親友を意味するその言葉は、ビバマリアがブラジルに帰国する別れ際、秀樹に贈った言葉でした。

「地球の裏側に、アミーゴ・インチモの斎藤がいてくれる。そう思えば、ブラジルでも頑張れる。…ここ(ハートの中)に、サンバがある限り」

彼女の言葉を思い出したパパは、ついに秀樹に戻ります。

「祭りを見せてやる。待ってろよ、アミーゴ・インチモ!!」

☆二人だけの試写会
復活した秀樹が見事に映写機を修理して、川越キネマも復活、上映会に先がけて、千代と葛城の為の試写会が開かれます。最後のデートと同じ座席で、同じ映画を観る二人。

「この映画をどうしても、千代さんと観ておきたかったんだよ」

そう言われて千代も、本気で愛した唯一の人=葛城の、限られた時間を察します。

「私は、君に支えられて生きて来たんだなぁ… ありがとう」

別れても、翔太や秀樹は近い場所にいる。でも葛城は… 千代さんの別れが、一番切ない別れかも知れません。

そんな千代の姿を見て、加乃子は同志の大切さが身に染みたのか、秀樹の手を握って言います。

「愛してる。同志として」
秀樹はかつて加乃子を失い、今またビバマリアを失った。そんな秀樹の心を支えてあげる、3人目の天使は現れるのか…?

「今のカノンは、ビバマリアにそっくりだ」

「ううん、私よりつばさの方が似てるかも」

☆太陽がいっぱいだ!
上映会本番の前に、今度は秀樹の為にビバマリアからのビデオ・メッセージがスクリーンに映し出されます。遺品の中にあった物で、ビバマリアが亡くなる数日前に、病を圧してサンバを踊ってる映像です。
「人生は、踊れば悩みなんか吹き飛ばせる。これからはもっと、楽しくラテンで生きなさい!」

ビバマリアと同じ真っ赤な衣裳を着たつばさが、ブラジルから駆けつけたビバマリアの教え子達と一緒に、ステージでサンバを踊ります。

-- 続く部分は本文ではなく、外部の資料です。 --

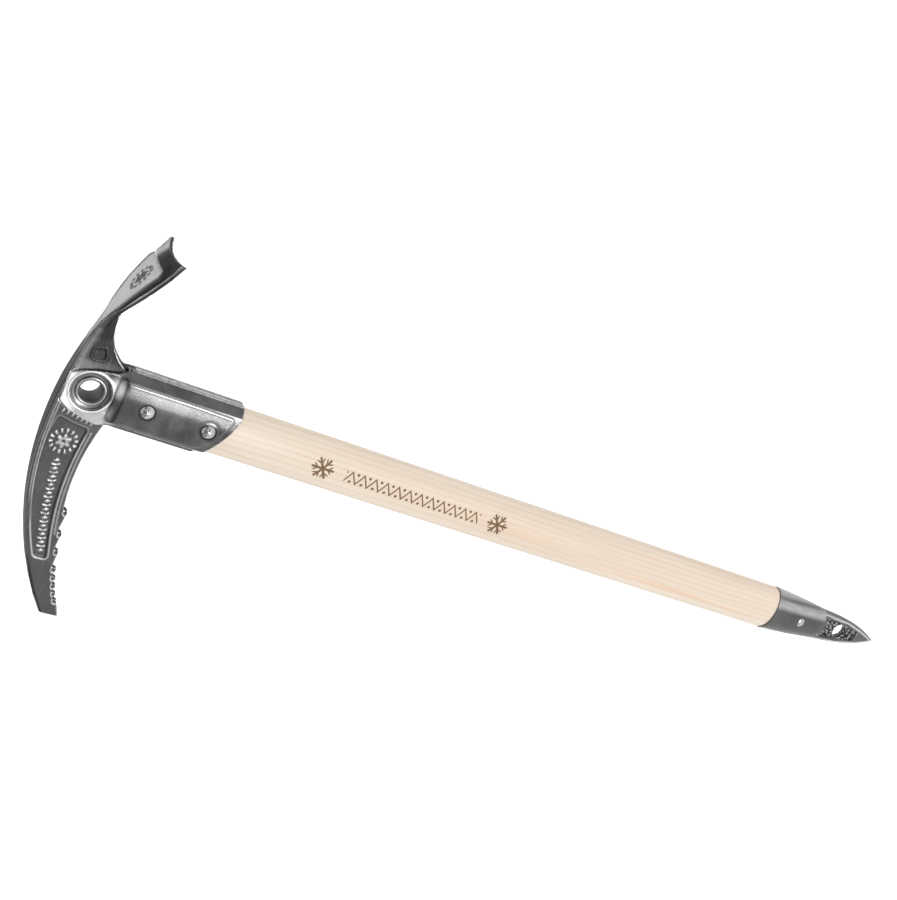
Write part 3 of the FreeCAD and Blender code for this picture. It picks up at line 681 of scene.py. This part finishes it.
CHEEK_PANEL = rounded([
    (13.0, -16.4), (13.2, -30.0), (13.2, -60.0), (12.6, -83.2), (4.0, -81.0), (-4.0, -76.6),
    (-9.0, -72.6), (-13.2, -67.0), (-13.4, -40.0), (-13.0, -18.0),
], 2.6)


def eye_shoulder(x, y, z):
    """Draws the step between eye pan and socket into one smooth pressed shoulder."""
    side, out = np.abs(x), -y
    socket = np.interp(side, (0, 4.5, 13.4, 17.3, 18.9), (13.2, 13.2, 12.2, 4.0, 4.0))
    pan = EYE_FACE - 3.2 * ramp(14.0, 18.5, side) * ramp(-9.0, -13.5, z)
    face = pan + (socket - pan) * ramp(-11.8, -18.2, z)
    share = (out - TANG_HALF_THICKNESS) / (EYE_FACE - TANG_HALF_THICKNESS)
    flank = TANG_HALF_THICKNESS + share * (face - TANG_HALF_THICKNESS)
    drawn = np.where(out > EYE_FACE - 0.6, face, np.where(z > -16.9, flank, out))
    return -np.where((z > -18.2) & (z < -8.5), drawn, out)


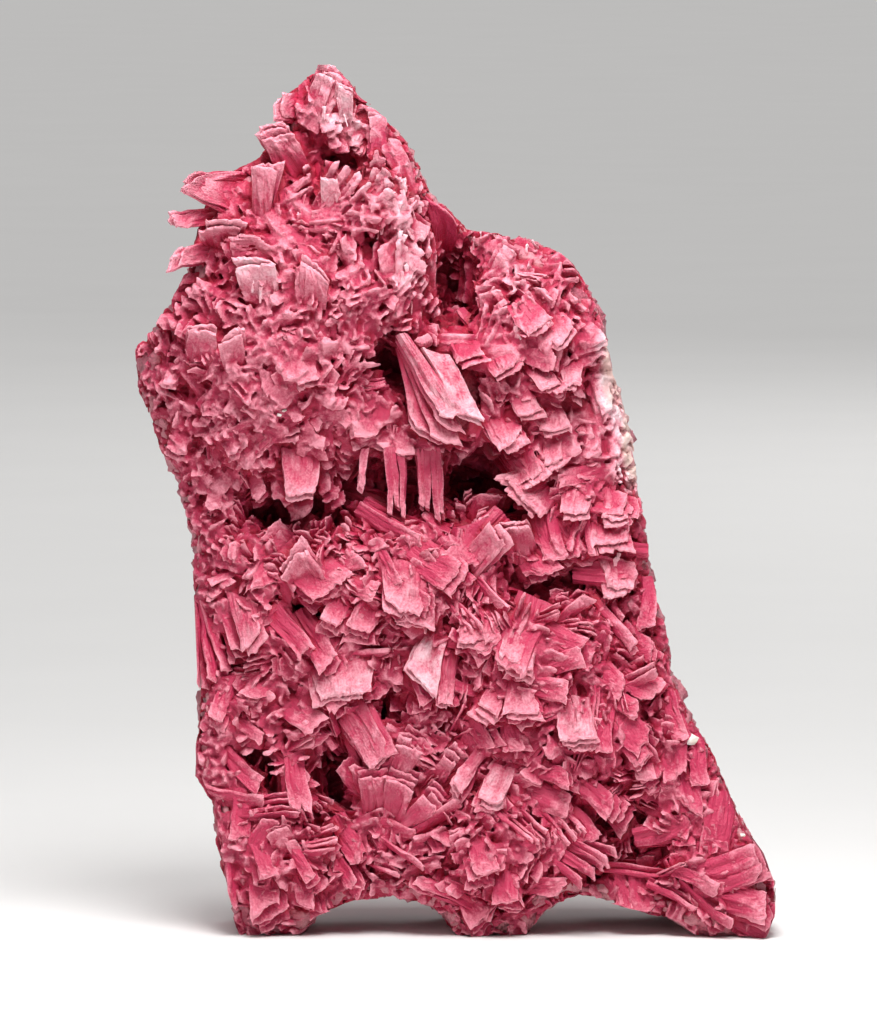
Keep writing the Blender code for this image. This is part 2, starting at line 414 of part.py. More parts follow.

涙を流す秀樹の眼には、踊るつばさがビバマリアに見えた事でしょう。いや、多分、初めてつばさと会った時から、秀樹はビバマリアと重ねてつばさを見てたんですね。

加乃子を失ってどん底に堕ちた秀樹は、ビバマリアの中に加乃子を見て、つばさの中にビバマリアを見た。

秀樹にとって、つばさは希望。ビバマリアが故郷で見上げた、ブラジルの太陽みたいな存在なんです。

「太陽がいっぱいだ!」

見事、秀樹を復活させたつばさは、新しい夢に向かって羽ばたこうとしています。